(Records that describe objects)
----

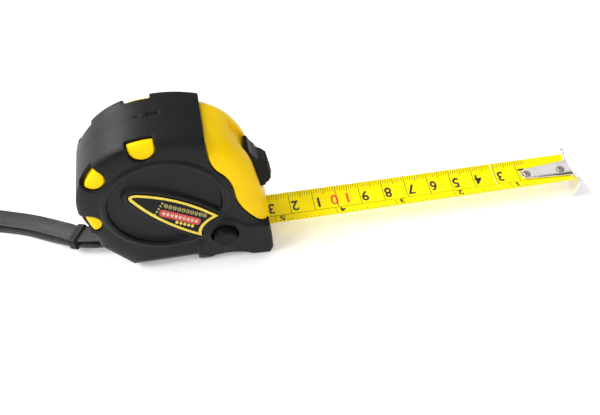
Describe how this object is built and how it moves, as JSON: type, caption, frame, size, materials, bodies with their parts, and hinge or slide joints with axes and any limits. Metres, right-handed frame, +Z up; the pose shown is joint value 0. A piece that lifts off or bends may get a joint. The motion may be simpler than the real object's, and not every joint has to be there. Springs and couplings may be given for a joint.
{
  "type": "tape measure",
  "caption": "Pocket tape measure with a rubber-clad round case, hollow blade out to a riveted hook, thumb lock, side brake button, belt clip and wrist strap.",
  "frame": {"origin": "on the flat base, straight under the drum axis and in the blade's mid plane", "axes": "+X out of the mouth along the blade, +Z up, +Y towards the belt clip side"},
  "size_m": [0.3277, 0.0466, 0.0679],
  "materials": {
    "yellow_case": "moulded ABS, satin gloss",
    "black_grip": "soft over-moulded rubber, satin",
    "label": "printed plastic label, glossy",
    "yellow_blade": "lacquered spring-steel tape, glossy",
    "hook_chrome": "bright plated steel",
    "steel": "zinc-plated steel",
    "clip_steel": "nickel-plated spring steel",
    "spring_steel": "blued spring steel",
    "nylon": "moulded acetal",
    "black_plastic": "moulded ABS, fine satin texture",
    "brake_rubber": "hard brake rubber",
    "webbing": "flat woven nylon webbing"
  },
  "bodies": {
    "case": {"case_right": "yellow_case", "case_left": "yellow_case", "grip_right": "black_grip", "grip_left": "black_grip", "label_plate": "label", "spring_post": "steel", "mouth_guide": "nylon", "case_screw_1": "steel", "case_screw_2": "steel", "case_screw_3": "steel", "case_screw_4": "steel", "strap_pin": "steel", "belt_clip": "clip_steel", "clip_screw": "steel", "wrist_strap": "webbing", "strap_keeper": "black_plastic"},
    "blade": {"blade_tip": "yellow_blade", "blade_strip": "yellow_blade", "hook_rivet_1": "steel", "hook_rivet_2": "steel"},
    "hook": {"end_hook": "hook_chrome"},
    "drum": {"spring_drum": "nylon", "drum_cover": "nylon", "power_spring": "spring_steel", "tape_coil": "yellow_blade"},
    "lock": {"thumb_lock": "black_plastic", "lock_slider": "black_plastic", "lock_shoe": "brake_rubber"},
    "button": {"side_button": "black_plastic", "button_spring": "spring_steel"},
    "brake": {"brake_shoe": "brake_rubber"}
  },
  "joints": [
    {"name": "blade_pull", "type": "slide", "parent": "case", "child": "blade", "axis": [1, 0, 0], "range_m": [-0.1315, 0], "deforming": ["blade_strip"]},
    {"name": "hook_play", "type": "slide", "parent": "blade", "child": "hook", "axis": [1, 0, 0], "range_m": [0, 0.001]},
    {"name": "drum_spin", "type": "hinge", "parent": "case", "child": "drum", "pos_m": [0, 0, 0.0363], "axis": [0, 1, 0], "range_deg": [-2, 311]},
    {"name": "thumb_lock_slide", "type": "slide", "parent": "case", "child": "lock", "axis": [-0.2028, 0, 0.9792], "range_m": [0, 0.006]},
    {"name": "side_button_press", "type": "slide", "parent": "case", "child": "button", "axis": [0, 1, 0], "range_m": [0, 0.0016], "stiffness_N_per_m": 900, "springref_m": -0.002, "deforming": ["button_spring"]},
    {"name": "brake_press", "type": "slide", "parent": "case", "child": "brake", "axis": [0, 0, -1], "range_m": [0, 0.0006]}
  ],
  "couplings": [
    {"joint": "drum_spin", "follows": "blade_pull", "rad_per_m": -41},
    {"joint": "brake_press", "follows": "side_button_press", "ratio": 0.35}
  ]
}
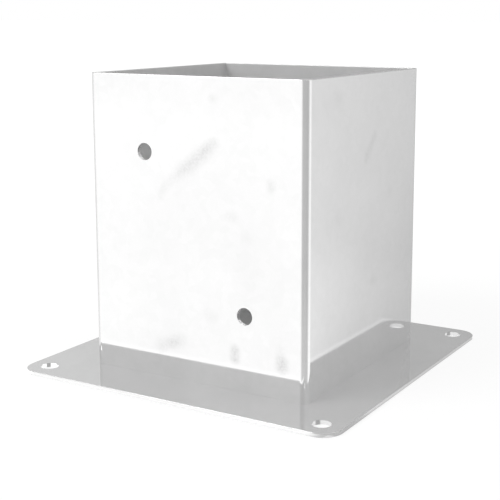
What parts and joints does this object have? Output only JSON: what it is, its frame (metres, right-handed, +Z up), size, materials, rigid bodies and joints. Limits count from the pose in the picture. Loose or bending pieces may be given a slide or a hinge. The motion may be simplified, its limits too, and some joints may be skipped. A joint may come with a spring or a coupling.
{
  "type": "timber post base",
  "caption": "Bolt-down steel socket for the foot of a square timber post: an open-topped square sleeve of folded sheet, welded to a flat square base plate with corner bolt holes.",
  "frame": {"origin": "centre of the base plate's underside", "axes": "+Z up, from the base plate to the sleeve's open top; -Y is the front, a wall with two screw holes; +X is a plain wall"},
  "size_m": [0.18, 0.18, 0.152],
  "materials": {
    "sleeve_zinc": "bright zinc coating, glossy, with faint handling marks",
    "plate_zinc": "bright zinc coating, glossy",
    "weld_zinc": "zinc coated weld bead, rippled"
  },
  "bodies": {
    "root": {"base_plate": "plate_zinc", "sleeve": "sleeve_zinc", "corner_seam_weld": "weld_zinc", "fillet_weld_front_left": "weld_zinc", "fillet_weld_front_right": "weld_zinc", "fillet_weld_right_front": "weld_zinc", "fillet_weld_right_back": "weld_zinc", "fillet_weld_back_right": "weld_zinc", "fillet_weld_back_left": "weld_zinc", "fillet_weld_left_back": "weld_zinc", "fillet_weld_left_front": "weld_zinc"}
  },
  "joints": []
}
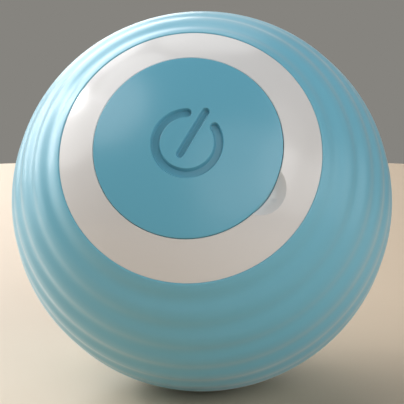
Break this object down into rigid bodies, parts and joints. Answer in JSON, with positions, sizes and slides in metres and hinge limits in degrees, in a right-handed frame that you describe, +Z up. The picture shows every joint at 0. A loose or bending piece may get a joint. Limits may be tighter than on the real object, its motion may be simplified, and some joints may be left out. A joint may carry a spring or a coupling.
{
  "type": "self-rolling cat ball",
  "caption": "Self-rolling ball for cats: ribbed silicone jacket, white ring, lift-off power cap, and a geared motor that swings a weight inside.",
  "frame": {"origin": "centre of the ball", "axes": "+Z up as the ball rests on the floor; -Y is the front, towards the power cap, whose axis points 26.3 degrees above -Y; +X to the right"},
  "size_m": [0.0428, 0.043, 0.043],
  "materials": {
    "silicone_blue": "matte silicone",
    "cap_blue": "matte, soft to the touch",
    "shell_white": "fine satin moulding",
    "board_green": "satin solder mask",
    "steel": "plain machined",
    "brass": "turned",
    "black_plastic": "matte",
    "stem_plastic": "smooth",
    "lamp_resin": "clear milky",
    "battery_foil": "satin foil pouch",
    "foam": "open foam",
    "gear_acetal": "waxy",
    "frame_grey": "fine matte moulding",
    "weight_iron": "cast, oiled"
  },
  "bodies": {
    "housing": {"grip_jacket": "silicone_blue", "front_shell": "shell_white", "rear_shell": "shell_white", "switch_base": "black_plastic", "circuit_board": "board_green", "board_screws": "steel", "usb_socket": "steel", "usb_tongue": "black_plastic", "status_leds": "lamp_resin", "control_chip": "black_plastic", "battery": "battery_foil", "battery_pad": "foam", "battery_tabs": "steel", "motor_can": "steel", "motor_end_cap": "black_plastic", "motor_terminals": "brass", "idler_pin": "steel", "front_bush": "brass", "rear_bush": "brass", "drive_frame": "frame_grey", "frame_screws": "steel", "gear_cover": "frame_grey", "cover_screws": "steel"},
    "pendulum": {"output_gear": "gear_acetal", "drive_axle": "steel", "pendulum_arm": "frame_grey", "counterweight": "weight_iron", "weight_screws": "steel", "thrust_washers": "steel"},
    "idler": {"idler_gear": "gear_acetal"},
    "motor_rotor": {"motor_shaft": "steel", "motor_pinion": "brass"},
    "power_button": {"switch_stem": "stem_plastic"},
    "cap": {"power_cap": "cap_blue"}
  },
  "joints": [
    {"name": "pendulum_spin", "type": "hinge", "parent": "housing", "child": "pendulum", "pos_m": [0, 0, 0], "axis": [0, -0.8965, 0.4431], "continuous": true},
    {"name": "idler_spin", "type": "hinge", "parent": "housing", "child": "idler", "pos_m": [0.00728, 0.0012, -0.0066], "axis": [0, -0.8965, 0.4431], "continuous": true},
    {"name": "motor_spin", "type": "hinge", "parent": "housing", "child": "motor_rotor", "pos_m": [0, -0.00149, -0.00752], "axis": [0, -0.8965, 0.4431], "continuous": true},
    {"name": "power_press", "type": "slide", "parent": "housing", "child": "power_button", "axis": [0, 0.8965, -0.4431], "range_m": [0, 0.0003], "stiffness_N_per_m": 1500, "springref_m": -0.0002},
    {"name": "cap_lift", "type": "slide", "parent": "power_button", "child": "cap", "axis": [0, -0.8965, 0.4431], "range_m": [0, 0.012]}
  ],
  "couplings": [
    {"joint": "idler_spin", "follows": "pendulum_spin", "ratio": -5},
    {"joint": "motor_spin", "follows": "pendulum_spin", "ratio": 20}
  ]
}
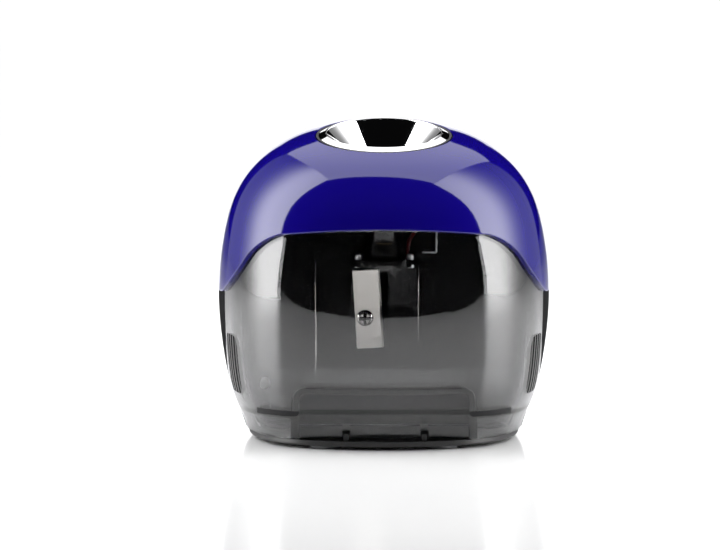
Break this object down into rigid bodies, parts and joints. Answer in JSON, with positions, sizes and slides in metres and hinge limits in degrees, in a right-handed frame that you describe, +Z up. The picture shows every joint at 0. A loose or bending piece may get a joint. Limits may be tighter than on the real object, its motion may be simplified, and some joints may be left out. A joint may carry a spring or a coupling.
{
  "type": "electric pencil sharpener",
  "caption": "Battery pencil sharpener: dome housing with chrome funnel, smoky pull-out shavings bin with wrap-around visor, and a geared spinning cutter.",
  "frame": {"origin": "bottom centre of the body, on the surface the feet stand on", "axes": "+Z up, -Y front (the shavings bin pulls out towards -Y), +X to the right seen from the front"},
  "size_m": [0.098, 0.0973, 0.0936],
  "materials": {
    "blue_plastic": "deep blue, high gloss",
    "smoky_plastic": "clear smoke grey, polished",
    "black_plastic": "black, fine texture",
    "grip_rubber": "black, ribbed",
    "foot_rubber": "dark grey",
    "chrome": "mirror",
    "blade_steel": "ground",
    "steel": "zinc plated",
    "gear_plastic": "natural white acetal",
    "brass": "bright",
    "motor_steel": "nickel plated",
    "contact_nickel": "nickel plated",
    "cell_wrap": "printed film, plain",
    "red_insulation": "dark red pvc",
    "black_insulation": "black pvc"
  },
  "bodies": {
    "housing": {"upper_housing": "blue_plastic", "rear_housing": "black_plastic", "base_plate": "black_plastic", "rubber_feet": "foot_rubber", "housing_screws": "steel", "chassis": "black_plastic", "dome_screws": "steel", "idler_axle": "steel", "cutter_bush": "brass", "gear_cover": "black_plastic", "start_switch": "black_plastic", "funnel_dish": "chrome", "dish_seat": "black_plastic", "motor_can": "motor_steel", "motor_end_cap": "black_plastic", "motor_terminals": "brass", "motor_screws": "steel", "battery_box": "black_plastic", "contact_plates": "contact_nickel", "battery_springs": "contact_nickel", "battery_cell_1": "cell_wrap", "battery_cell_2": "cell_wrap", "battery_cell_3": "cell_wrap", "battery_cell_4": "cell_wrap", "safety_switch": "black_plastic", "contact_leaf": "contact_nickel", "red_wire": "red_insulation", "black_wire": "black_insulation", "wire_grommet": "grip_rubber"},
    "bin": {"shavings_bin": "smoky_plastic", "bin_grip_left": "grip_rubber", "bin_grip_right": "grip_rubber"},
    "cutter": {"cutter_holder": "black_plastic", "blade": "blade_steel", "blade_screw": "steel", "holder_pins": "steel", "cutter_gear": "gear_plastic", "retaining_ring": "steel"},
    "idler": {"idler_gear": "gear_plastic"},
    "rotor": {"motor_rotor": "motor_steel", "motor_pinion": "brass"},
    "start_plunger": {"start_plunger": "gear_plastic"},
    "safety_plunger": {"safety_plunger": "gear_plastic"},
    "battery_door": {"battery_door": "black_plastic"}
  },
  "joints": [
    {"name": "bin_slide", "type": "slide", "parent": "housing", "child": "bin", "axis": [0, -1, 0], "range_m": [0, 0.065]},
    {"name": "cutter_spin", "type": "hinge", "parent": "housing", "child": "cutter", "pos_m": [0, -0.0056, 0.05], "axis": [0, 0, 1], "continuous": true},
    {"name": "idler_spin", "type": "hinge", "parent": "housing", "child": "idler", "pos_m": [0.01356, 0.01018, 0.07], "axis": [0, 0, 1], "continuous": true},
    {"name": "rotor_spin", "type": "hinge", "parent": "housing", "child": "rotor", "pos_m": [0, 0.0214, 0.07], "axis": [0, 0, 1], "continuous": true},
    {"name": "start_press", "type": "slide", "parent": "housing", "child": "start_plunger", "axis": [1, 0, 0], "range_m": [0, 0.0012], "stiffness_N_per_m": 120},
    {"name": "safety_press", "type": "slide", "parent": "housing", "child": "safety_plunger", "axis": [0, 1, 0], "range_m": [0, 0.0012], "stiffness_N_per_m": 150},
    {"name": "door_pull", "type": "slide", "parent": "housing", "child": "battery_door", "axis": [0, 1, 0], "range_m": [0, 0.03]}
  ],
  "couplings": [
    {"joint": "idler_spin", "follows": "cutter_spin", "ratio": -3.3333},
    {"joint": "rotor_spin", "follows": "cutter_spin", "ratio": 11.333}
  ]
}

----

Given problem: Go through the data and gather every line that holds "handed".

Problem solution:
Describe how this object is built and how it moves, as JSON: type, caption, frame, size, materials, bodies with their parts, and hinge or slide joints with axes and any limits. Metres, right-handed frame, +Z up; the pose shown is joint value 0. A piece that lifts off or bends may get a joint. The motion may be simpler than the real object's, and not every joint has to be there. Springs and couplings may be given for a joint.
What parts and joints does this object have? Output only JSON: what it is, its frame (metres, right-handed, +Z up), size, materials, rigid bodies and joints. Limits count from the pose in the picture. Loose or bending pieces may be given a slide or a hinge. The motion may be simplified, its limits too, and some joints may be skipped. A joint may come with a spring or a coupling.
Break this object down into rigid bodies, parts and joints. Answer in JSON, with positions, sizes and slides in metres and hinge limits in degrees, in a right-handed frame that you describe, +Z up. The picture shows every joint at 0. A loose or bending piece may get a joint. Limits may be tighter than on the real object, its motion may be simplified, and some joints may be left out. A joint may carry a spring or a coupling.
Break this object down into rigid bodies, parts and joints. Answer in JSON, with positions, sizes and slides in metres and hinge limits in degrees, in a right-handed frame that you describe, +Z up. The picture shows every joint at 0. A loose or bending piece may get a joint. Limits may be tighter than on the real object, its motion may be simplified, and some joints may be left out. A joint may carry a spring or a coupling.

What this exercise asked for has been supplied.